ENTERTAINMENT WEEKLY: After watching the finale, I imagine some fans aren’t okay right now. How are you holding up?
MILO VENTIMIGLIA: I’m actually really good. This now prolongs that question of “How is Jack going die?” because that is not satisfied. But I feel that this last episode has showed a different side of the show, but it was a side that was necessary to show. With the light, you got to have the dark. With the good, you got to have the bad. With the happiness of Jack and Rebecca, you’re absolutely going to see the breakdown — the complete and total breakdown — of the relationship.

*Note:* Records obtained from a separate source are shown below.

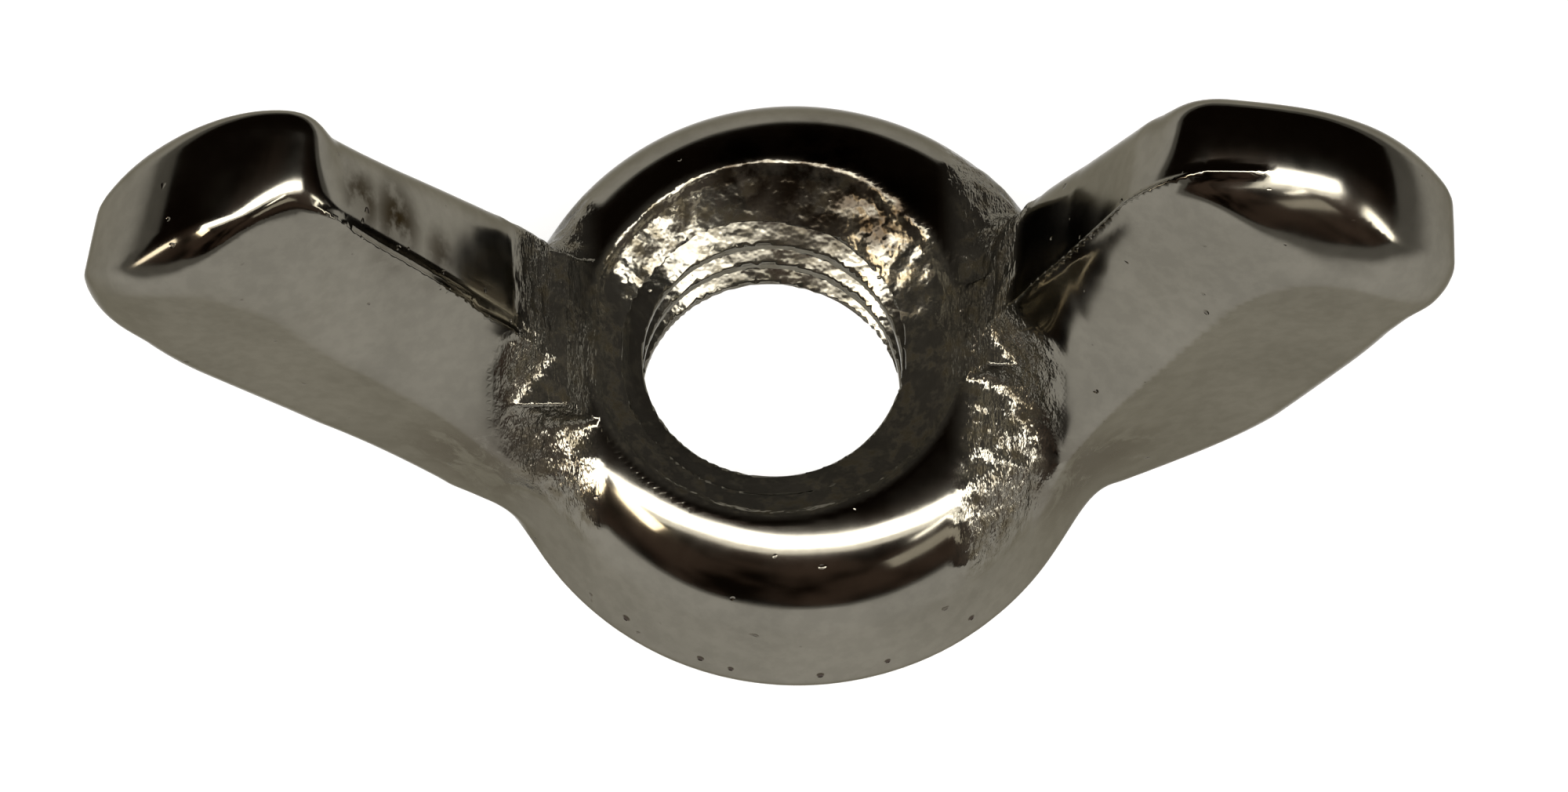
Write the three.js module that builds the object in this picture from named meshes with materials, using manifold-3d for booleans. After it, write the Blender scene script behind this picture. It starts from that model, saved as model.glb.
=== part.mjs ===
// A wing nut: one cast body with a tapped M8 bore and two wings, in millimetres.
// The origin is on the bearing face at the bore's axis, +Z runs out of the open end of the hub,
// and the wings lie along X. The hub is cast a little off the bore's axis, towards +X.
import * as THREE from "three";
import { mergeVertices } from "three/addons/utils/BufferGeometryUtils.js";
import Module from "manifold-3d";

// Thread, ISO metric coarse M8
const THREAD_PITCH = 1.25;
const THREAD_MINOR_RADIUS = 3.35;
const THREAD_MAJOR_RADIUS = 4.0;
const THREAD_ROWS_PER_PITCH = 8;
const THREAD_SEGMENTS = 36;

// Hub
const HUB_OFFSET_X = 0.65;
const HUB_BASE_RADIUS = 7.85;
const HUB_BASE_ROUNDING = 0.5;
const HUB_DRAFT = THREE.MathUtils.degToRad(8);
const SHOULDER_RADIUS = 2.85;
const SHOULDER_CENTRE_RADIUS = 4.5;
const SHOULDER_CENTRE_HEIGHT = 2.0;
const HUB_SEGMENTS = 48;
const ROUND_SEGMENTS = 7;

// Bore and the dished recess around its open end
const BORE_TOP_HEIGHT = 3.75;
const ENTRY_CHAMFER = 0.35;
const RECESS_RADIUS = 4.9;
const RECESS_TOP_HEIGHT = 4.85;
const RECESS_WALL_HEIGHT = 4.3;
const RECESS_WALL_RADIUS = 4.55;
const CUT_CLEARANCE = 1.5;

// Wings
const WING_TIP_X = 16.8;
const WING_THICKNESS = 3.9;
const WING_EDGE_ROUNDING = 0.8;
const WING_ROOT_X = 6.0;
const WING_SWELL_END_X = 13.5;
const WING_ROOT_SWELL = 0.6;
const WING_TAPER_START_X = 14.2;
const WING_TAPER_END_X = 17.2;

const wasm = await Module();
wasm.setup();

// A closed three.js geometry as a manifold-3d solid.
function toSolid(geometry) {
  const bare = geometry.clone();
  bare.deleteAttribute("normal");
  bare.deleteAttribute("uv");
  const merged = mergeVertices(bare, 1e-4);
  return new wasm.Manifold(
    new wasm.Mesh({
      numProp: 3,
      vertProperties: new Float32Array(merged.attributes.position.array),
      triVerts: new Uint32Array(merged.index.array),
    }),
  );
}

// A manifold-3d solid as a three.js geometry.
function toGeometry(solid) {
  const mesh = solid.getMesh();
  const geometry = new THREE.BufferGeometry();
  geometry.setAttribute("position", new THREE.BufferAttribute(mesh.vertProperties, 3));
  geometry.setIndex(new THREE.BufferAttribute(mesh.triVerts, 1));
  geometry.computeVertexNormals();
  return geometry;
}

// Points of an arc in the (radius, height) plane, from one angle to another.
function arcPoints(centreRadius, centreHeight, radius, fromAngle, toAngle) {
  const points = [];
  for (let i = 0; i <= ROUND_SEGMENTS; i++) {
    const angle = fromAngle + ((toAngle - fromAngle) * i) / ROUND_SEGMENTS;
    points.push(
      new THREE.Vector2(
        centreRadius + radius * Math.cos(angle),
        centreHeight + radius * Math.sin(angle),
      ),
    );
  }
  return points;
}

// A solid of revolution about the Z axis, from a profile of (radius, height) points.
function latheAboutZ(profile, segments) {
  return new THREE.LatheGeometry(profile, segments).rotateX(Math.PI / 2);
}

// The hub before boring: a drafted wall that runs into a large round shoulder.
function hubSolid() {
  const profile = [
    new THREE.Vector2(0, 0),
    ...arcPoints(
      HUB_BASE_RADIUS - HUB_BASE_ROUNDING,
      HUB_BASE_ROUNDING,
      HUB_BASE_ROUNDING,
      -Math.PI / 2,
      HUB_DRAFT,
    ),
    ...arcPoints(
      SHOULDER_CENTRE_RADIUS,
      SHOULDER_CENTRE_HEIGHT,
      SHOULDER_RADIUS,
      HUB_DRAFT,
      Math.PI / 2,
    ),
    new THREE.Vector2(0, SHOULDER_CENTRE_HEIGHT + SHOULDER_RADIUS),
  ];
  const hub = latheAboutZ(profile, HUB_SEGMENTS);
  hub.translate(HUB_OFFSET_X, 0, 0);
  return toSolid(hub);
}

// The plain bore at the thread's minor diameter, its entry chamfer and the dished recess.
function boreCutter() {
  const below = -CUT_CLEARANCE;
  const above = RECESS_TOP_HEIGHT + CUT_CLEARANCE;
  const entryRadius = THREAD_MINOR_RADIUS + ENTRY_CHAMFER;
  const profile = [
    new THREE.Vector2(0, below),
    new THREE.Vector2(entryRadius, below),
    new THREE.Vector2(entryRadius, 0),
    new THREE.Vector2(THREAD_MINOR_RADIUS, ENTRY_CHAMFER),
    new THREE.Vector2(THREAD_MINOR_RADIUS, BORE_TOP_HEIGHT),
    new THREE.Vector2(RECESS_WALL_RADIUS, RECESS_WALL_HEIGHT),
    new THREE.Vector2(RECESS_RADIUS, RECESS_TOP_HEIGHT),
    new THREE.Vector2(RECESS_RADIUS, above),
    new THREE.Vector2(0, above),
  ];
  return toSolid(latheAboutZ(profile, HUB_SEGMENTS));
}

// The radius of an ISO internal thread, by its phase along the axis, from 0 to 1 of a pitch:
// a flat crest a quarter of the pitch wide, 60 degree flanks and a root an eighth wide.
function threadRadius(phase) {
  const crestHalfWidth = 1 / 8;
  const rootHalfWidth = 1 / 16;
  const fromCrest = 0.5 - Math.abs(phase - 0.5);
  const flank = (fromCrest - crestHalfWidth) / (0.5 - crestHalfWidth - rootHalfWidth);
  const depth = THREE.MathUtils.clamp(flank, 0, 1);
  return THREE.MathUtils.lerp(THREAD_MINOR_RADIUS, THREAD_MAJOR_RADIUS, depth);
}

// The right-handed thread, as a cylinder whose radius follows the thread's helix.
function threadCutter() {
  const bottom = -THREAD_PITCH / 2;
  const rows = Math.ceil(((BORE_TOP_HEIGHT - bottom) / THREAD_PITCH) * THREAD_ROWS_PER_PITCH);
  const length = (rows * THREAD_PITCH) / THREAD_ROWS_PER_PITCH;
  const cutter = new THREE.CylinderGeometry(1, 1, length, THREAD_SEGMENTS, rows);
  cutter.rotateX(Math.PI / 2);
  cutter.translate(0, 0, bottom + length / 2);
  const position = cutter.attributes.position;
  for (let i = 0; i < position.count; i++) {
    const radius = Math.hypot(position.getX(i), position.getY(i));
    if (radius < 0.5) continue;
    const turn = Math.atan2(position.getY(i), position.getX(i)) / (2 * Math.PI);
    const along = position.getZ(i) / THREAD_PITCH - turn;
    const scale = threadRadius(along - Math.floor(along)) / radius;
    position.setXY(i, position.getX(i) * scale, position.getY(i) * scale);
  }
  return toSolid(cutter);
}

// The left wing's outline, x and z, drawn inside its rounded edges: inner edge, crowned pad,
// tip and straight outer edge.
function leftWingOutline() {
  const tipX = WING_EDGE_ROUNDING - WING_TIP_X;
  const outline = new THREE.Shape();
  outline.moveTo(-4.0, 2.0);
  outline.lineTo(-5.6, 4.2);
  outline.lineTo(-11.3, 12.8);
  outline.bezierCurveTo(-11.8, 13.6, -12.2, 14.5, -13.0, 14.4);
  outline.bezierCurveTo(-14.0, 14.2, -15.1, 12.5, -15.8, 11.2);
  outline.quadraticCurveTo(tipX - 0.1, 10.6, -15.7, 10.0);
  outline.quadraticCurveTo(-15.2, 9.3, -14.0, 7.8);
  outline.lineTo(-11.2, 4.4);
  outline.lineTo(-8.1, 1.3);
  outline.lineTo(-4.0, 1.2);
  return outline;
}

// The right wing's outline: its pad is longer and its outer edge is convex.
function rightWingOutline() {
  const tipX = WING_TIP_X - WING_EDGE_ROUNDING;
  const outline = new THREE.Shape();
  outline.moveTo(4.4, 1.2);
  outline.lineTo(8.6, 1.2);
  outline.quadraticCurveTo(10.7, 1.6, 12.3, 3.7);
  outline.quadraticCurveTo(13.8, 6.1, 15.0, 8.6);
  outline.quadraticCurveTo(15.4, 9.4, 15.7, 9.7);
  outline.quadraticCurveTo(tipX + 0.1, 10.1, 15.8, 10.6);
  outline.bezierCurveTo(14.9, 12.2, 13.2, 14.2, 10.8, 14.2);
  outline.bezierCurveTo(10.0, 14.2, 9.8, 13.6, 9.4, 12.7);
  outline.lineTo(7.9, 9.4);
  outline.quadraticCurveTo(6.6, 6.8, 5.8, 4.2);
  return outline;
}

// How thick a wing is against its nominal thickness: it swells to the hub and rounds off at the tip.
function thicknessFactor(distance) {
  const outward = THREE.MathUtils.smoothstep(distance, WING_ROOT_X, WING_SWELL_END_X);
  const swell = 1 + WING_ROOT_SWELL * (1 - outward) ** 2;
  const past = Math.max(0, distance - WING_TAPER_START_X) / (WING_TAPER_END_X - WING_TAPER_START_X);
  return swell * Math.sqrt(1 - past ** 2);
}

// A wing: its outline as a rounded plate across Y, with its thickness varied along it.
function wingSolid(outline) {
  const plate = new THREE.ExtrudeGeometry(outline, {
    depth: WING_THICKNESS - 2 * WING_EDGE_ROUNDING,
    bevelThickness: WING_EDGE_ROUNDING,
    bevelSize: WING_EDGE_ROUNDING,
    bevelSegments: 4,
    curveSegments: 6,
  });
  plate.translate(0, 0, -WING_THICKNESS / 2 + WING_EDGE_ROUNDING);
  plate.rotateX(Math.PI / 2);
  const position = plate.attributes.position;
  for (let i = 0; i < position.count; i++) {
    position.setY(i, position.getY(i) * thicknessFactor(Math.abs(position.getX(i))));
  }
  return toSolid(plate);
}

function wingNutBody() {
  const cast = hubSolid().add(wingSolid(leftWingOutline())).add(wingSolid(rightWingOutline()));
  return cast.subtract(boreCutter()).subtract(threadCutter());
}

const nickelPlate = new THREE.MeshStandardMaterial({
  color: 0xa39e93,
  roughness: 0.12,
  metalness: 1.0,
});

const wingNut = new THREE.Group();
const body = new THREE.Mesh(toGeometry(wingNutBody()), nickelPlate);
body.name = "wing_nut_body";
wingNut.add(body);

export default wingNut;
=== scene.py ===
"""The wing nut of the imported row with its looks: a fine cast body in bright nickel plate, on a pale
floor under a long soft lamp. Sizes are in millimetres until the mesh is made, and then in metres."""

import itertools
import math

import bpy
import numpy as np
from mathutils import Matrix, Vector


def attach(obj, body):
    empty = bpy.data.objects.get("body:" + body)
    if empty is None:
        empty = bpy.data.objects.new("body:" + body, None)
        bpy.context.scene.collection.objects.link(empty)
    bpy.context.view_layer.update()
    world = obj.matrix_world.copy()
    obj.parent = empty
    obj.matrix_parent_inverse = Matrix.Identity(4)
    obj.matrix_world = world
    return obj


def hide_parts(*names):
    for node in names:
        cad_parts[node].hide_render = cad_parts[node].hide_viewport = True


MM = 0.001

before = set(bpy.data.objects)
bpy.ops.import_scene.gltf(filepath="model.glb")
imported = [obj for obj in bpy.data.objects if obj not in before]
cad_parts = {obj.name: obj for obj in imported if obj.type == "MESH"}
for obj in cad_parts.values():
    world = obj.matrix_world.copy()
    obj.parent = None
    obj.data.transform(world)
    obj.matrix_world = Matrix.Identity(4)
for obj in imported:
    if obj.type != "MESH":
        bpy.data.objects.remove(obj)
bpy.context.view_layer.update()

# ---------------------------------------------------------------- sizes, in millimetres

THREAD_PITCH = 1.25
THREAD_MINOR_RADIUS = 3.3
THREAD_MAJOR_RADIUS = 4.0
# Half of the thread's flats, as shares of its pitch: at its crest and at its root.
CREST_HALF_FLAT = 1 / 8
ROOT_HALF_FLAT = 1 / 16

HUB_OFFSET_X = 0.65
HUB_BASE_RADIUS = 7.78
HUB_BASE_ROUNDING = 0.5
SHOULDER_RADIUS = 2.85
SHOULDER_CENTRE_RADIUS = 4.5
SHOULDER_CENTRE_HEIGHT = 2.0
HUB_TOP = SHOULDER_CENTRE_HEIGHT + SHOULDER_RADIUS
HUB_WALL_SLOPE = 0.27

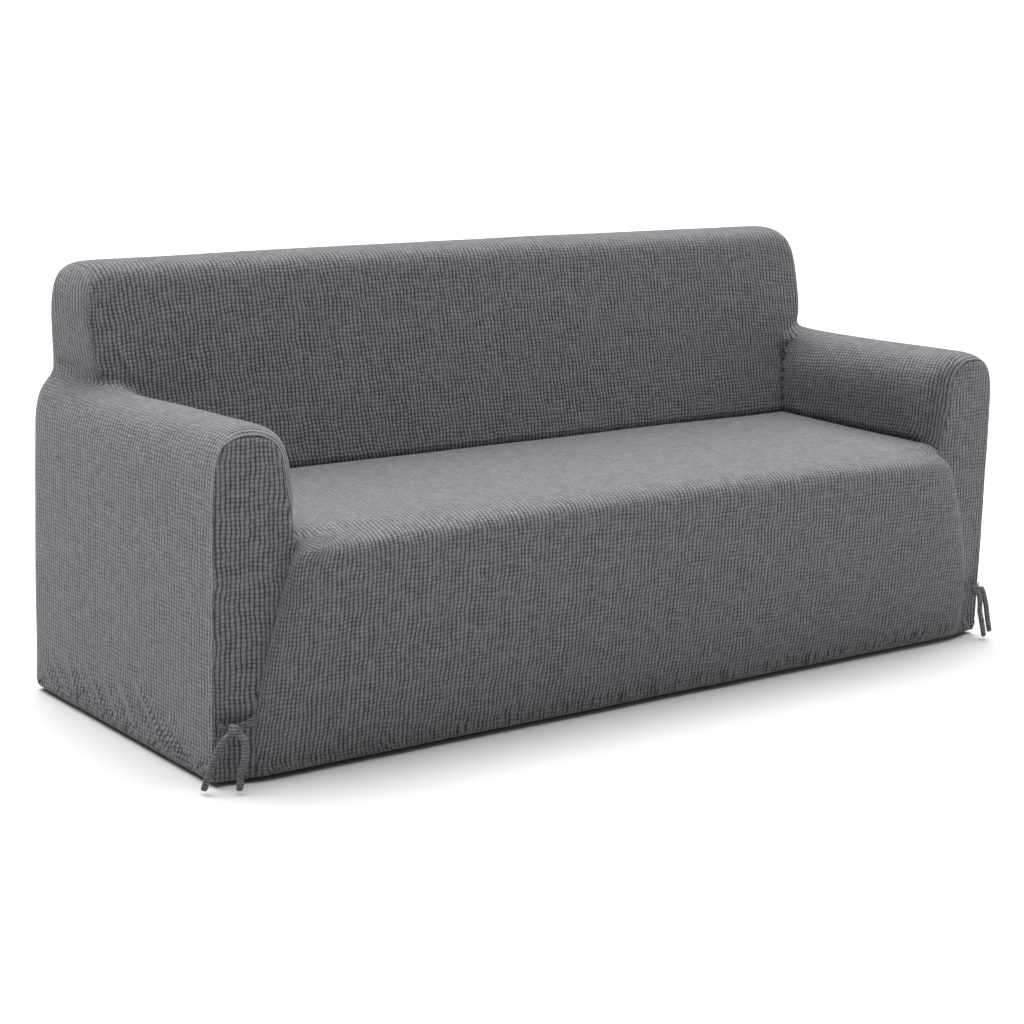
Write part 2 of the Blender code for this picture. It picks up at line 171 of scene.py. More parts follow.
# Creases: 1 keeps an edge sharp, and less leaves it a small round
TUCK_CREASE = 1.0
FRONT_SEAM_CREASE = 0.55
DROP_SEAM_CREASE = 0.35
REAR_CORNER_CREASE = 0.42
BACK_EDGE_CREASE = 0.25

# Ties. Points run (inset from the arm's outer face, ahead of its front plane, height above the hem).
KNOT_AT = {"left": (0.031, 0.018, 0.110), "right": (0.043, 0.022, 0.112)}
BANDS = {
    "outer_band": {"seam": (0.008, 0.001, 0.116), "wide": 0.013, "narrow": 0.010},
    "inner_band": {"seam": (0.079, 0.021, 0.124), "wide": 0.021, "narrow": 0.012},
}
TAILS = {
    ("left", "outer_tail"): (
        (0.0200, 0.0200, 0.1000),
        (0.0020, 0.0220, 0.0870),
        (-0.0110, 0.0215, 0.0620),
        (-0.0210, 0.0175, 0.0310),
        (-0.0310, 0.0120, -0.0020),
    ),
    ("left", "inner_tail"): (
        (0.0370, 0.0310, 0.1010),
        (0.0400, 0.0430, 0.0890),
        (0.0360, 0.0490, 0.0620),
        (0.0290, 0.0490, 0.0310),
        (0.0250, 0.0490, -0.0020),
    ),
    ("right", "outer_tail"): (
        (0.0290, 0.0300, 0.1120),
        (0.0270, 0.0340, 0.1030),
        (0.0210, 0.0385, 0.0780),
        (0.0165, 0.0430, 0.0440),
        (0.0100, 0.0470, 0.0080),
    ),
    ("right", "inner_tail"): (
        (0.0425, 0.0355, 0.1020),
        (0.0435, 0.0400, 0.0880),
        (0.0420, 0.0410, 0.0620),
        (0.0340, 0.0410, 0.0370),
        (0.0215, 0.0410, -0.0030),
    ),
}

TAIL_DIAMETER = 0.0145
TAIL_POINTS = 24
TAIL_SIDES = 20
TAIL_FLATNESS = 0.70
TAIL_TUCKED_IN = 0.55  # how far each tail runs on into the knot
BAND_CLOTH = 0.0022
KNOT_RADII = (0.0112, 0.0110, 0.0132)
KNOT_SETTLE = Vector((0.0, -0.003, -0.002))  # the knot sits a little low on its bands

# Fineness of the cloth's mesh: the longest edge wanted near the hem, in the wrinkled skirts, and elsewhere
HEM_STEP, HEM_EDGE = 0.0032, 0.0065
SKIRT_EDGE, SIDE_SKIRT_EDGE, CREASE_EDGE, PLAIN_EDGE = 0.0100, 0.0055, 0.0050, 0.0160
HEM_FINE_TOP, SKIRT_FINE_TOP = 0.056, 0.205
CREASE_ZONE = 0.018  # and this near to the creases of the seat
BACK_END_ZONE = (0.880, 0.600)  # beyond this from the middle, and above this height

# The hem's elastic channel and the gathers that it draws up
CHANNEL = 0.027  # height of the channel's stitching above the hem
STITCH_GROOVE, STITCH_WIDTH = 0.0012, 0.0030
CHANNEL_PUFF = 0.0014
HEM_TURN = 0.0040  # how far the elastic draws the hem's edge in
FRONT_GATHER, SIDE_GATHER = 0.0024, 0.0022  # height of the gathers
FRONT_GATHER_RISE, SIDE_GATHER_RISE = 0.010, 0.009  # how fast they fade above the channel
GATHER_PITCH = 0.0145
GATHER_LEAN = 0.55  # how far a gather of the side runs to the rear for each metre that it rises
HEM_HOLD = 0.25  # share of a gather or fold left at the hem's edge
HEM_HELD, FOLD_HELD = 0.012, 0.040  # how high that holding reaches
SOFT_UNEVENNESS, UNEVEN_SIZE = 0.0016, 0.21

# Soft ridges (+) and troughs (-) of the cloth: (start, end, half width, height) with points in the frame
LEFT_SIDE_FOLDS = (
    ((-1.046, -0.345, 0.026), (-1.046, -0.235, 0.075), 0.0080, 0.0055),
    ((-1.046, -0.322, 0.028), (-1.046, -0.205, 0.082), 0.0070, -0.0042),
    ((-1.046, -0.300, 0.030), (-1.046, -0.170, 0.096), 0.0090, 0.0070),
    ((-1.046, -0.262, 0.028), (-1.046, -0.140, 0.094), 0.0080, -0.0052),
    ((-1.046, -0.222, 0.028), (-1.046, -0.080, 0.132), 0.0090, 0.0082),
    ((-1.046, -0.196, 0.030), (-1.046, -0.060, 0.134), 0.0065, -0.0050),
    ((-1.046, -0.172, 0.028), (-1.046, -0.036, 0.146), 0.0090, 0.0086),
    ((-1.046, -0.130, 0.030), (-1.046, -0.010, 0.138), 0.0085, -0.0058),
    ((-1.046, -0.062, 0.028), (-1.046, 0.035, 0.144), 0.0085, 0.0062),
    ((-1.046, -0.022, 0.028), (-1.046, 0.062, 0.128), 0.0080, -0.0046),
    ((-1.046, 0.016, 0.028), (-1.046, 0.098, 0.124), 0.0080, 0.0050),
    ((-1.046, 0.070, 0.028), (-1.046, 0.190, 0.140), 0.0090, 0.0080),
    ((-1.046, 0.098, 0.026), (-1.046, 0.214, 0.104), 0.0075, 0.0066),
    ((-1.046, 0.144, 0.028), (-1.046, 0.240, 0.116), 0.0080, -0.0056),
    ((-1.046, 0.196, 0.026), (-1.046, 0.258, 0.124), 0.0080, 0.0064),
    ((-1.046, 0.226, 0.027), (-1.046, 0.334, 0.098), 0.0080, 0.0060),
    ((-1.046, 0.272, 0.028), (-1.046, 0.352, 0.094), 0.0075, -0.0045),
    ((-1.046, 0.318, 0.028), (-1.046, 0.380, 0.094), 0.0075, 0.0050),
)
RIGHT_SIDE_FOLDS = (
    ((1.046, 0.330, 0.028), (1.046, 0.375, 0.110), 0.0080, 0.0055),
    ((1.046, 0.262, 0.028), (1.046, 0.330, 0.105), 0.0080, -0.0045),
    ((1.046, 0.190, 0.028), (1.046, 0.275, 0.130), 0.0090, 0.0066),
    ((1.046, 0.085, 0.028), (1.046, 0.150, 0.105), 0.0080, 0.0050),
    ((1.046, 0.000, 0.028), (1.046, 0.085, 0.120), 0.0085, -0.0050),
    ((1.046, -0.085, 0.028), (1.046, 0.010, 0.120), 0.0085, 0.0060),
    ((1.046, -0.185, 0.028), (1.046, -0.110, 0.105), 0.0080, 0.0050),
    ((1.046, -0.275, 0.028), (1.046, -0.210, 0.090), 0.0080, -0.0042),
)
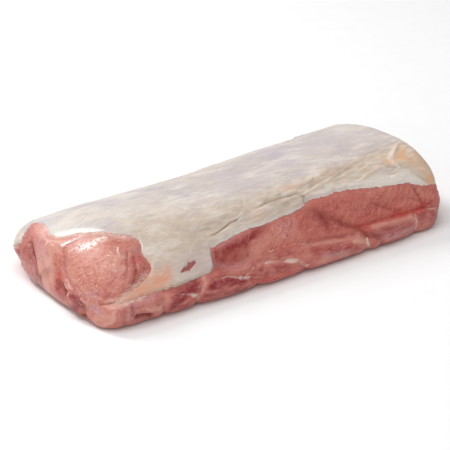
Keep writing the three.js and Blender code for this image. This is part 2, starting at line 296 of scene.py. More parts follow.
def nibbled(x):
    """The same for the front edge, in places round the section."""
    wander = 0.9 * noise(x[:, None], 12, 5) + 0.7 * noise(x[:, None], 4, 6) + 0.5 * noise(x[:, None], 2, 45)
    return wander * (1 - 0.65 * bell((x - 155) / 50)) / GIRTH[0]


def back_edge(x):
    """Place round the section where the fat ends above the back foot; the knife wandered there."""
    return FAT_BACK - 0.10 + 0.16 * noise(x[:, None], 34, 37) + 0.05 * noise(x[:, None], 9, 38)


left_v = np.arange(FAT_FRONT_START, FAT_BACK, 0.015)
front_x = np.arange(FAT_LEFT[0][1], LENGTH, 1.0)
fat_edge = np.concatenate([
    np.stack([run_of(follow(FAT_LEFT, left_v) + torn(left_v)), girth_of(left_v)], -1),
    np.stack([front_x, girth_of(follow(FAT_FRONT, front_x) + nibbled(front_x))], -1),
    np.stack([front_x, girth_of(back_edge(front_x))], -1)])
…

This was the bleakest side of the Jack-Rebecca marriage we’ve seen. What was your mindset in tackling that fight scene — much of which was going to be filmed in one take — and the morning-after scene?I was excited. I knew that it would be a lot of heavy lifting for Mandy and I. We’d have to really roll our sleeves up on this one and play some notes to the character that we weren’t used to.

Dan had scripted that fight scene as a oner. He wanted it to run almost like a scene or a moment in a play. So we prepped it that way and performed it that way. I mean, there were some really vicious takes, and there were some takes that didn’t quite make it to where we needed to go, but at the end of the day, how it lived in the episode was as I believe Dan wanted it. After it had been filmed, he called me up and was just like, “I can’t — you know — you and Mandy, wow.” He kept saying how pleased he was and how happy he was, and how that might have been the best thing he’d ever been a part of — and that was a very good feeling to know that Dan — who created these characters and wrote this moment with Isaac and Elizabeth — was personally satisfied with what we had done with Ken Olin, with Yasu , with the crew. It was a very all-hands-on-deck episode, where everybody stepped up knowing that this was the topper to the season.

Mandy said there was an uncomfortable vibe on the set.Yeah.

She said you two purposely kept your distance, literally and figuratively. What was that like?In the Pearson home, we have this back room — a den, if you want to call it that — and that’s where she and I usually keep our chairs. Wherever we happen to film, we’re always right next to each other. That day, we walked in, and we didn’t really talk to one another, let alone make eye contact with one another in the morning getting ready going through hair and makeup. And then when we stepped onto set, I saw our chairs in the room, and I walked in the back, and I picked up the chair and I walked out. And in a way, I needed to establish that we aren’t necessarily together, and create some distance between she and I, when we’re usually pretty close and pretty chatty when it comes to the work in a work day.

But I had to separate us from that, and I think she knew that. And I moved my chair up into the upstairs portion of the set, and when the cameras were setting up, I remember just walking around the upstairs, thinking about Jack’s world and what we’d built over the last seven months of the show, and 18 episodes, and how that one moment, that argument was the straw that broke the camel’s back. I was walking around looking at his bedroom, Kate’s bedroom, Kevin and Randall’s bedrooms, just thinking, like, “Wow, his world is crumbling.” And he can’t take it back — his mistakes, anything…

It’s one of those things that even though in the scene Mandy and I weren’t communicating, we weren’t talking, we were doing everything we needed to for the work, I couldn’t wait until a scene was done, so that I could just go over and give her a hug, and be like, “Oh my god! That one moment when you did this, that was amazing!” Or just talk about it, you know? Finishing that brutal moment between Jack and Rebecca, I could get back to my friend Mandy and have a conversation, and smile and laugh about what we had just done because it was very powerful work that we don’t get to do all the time in the context of an argument for Jack and Rebecca.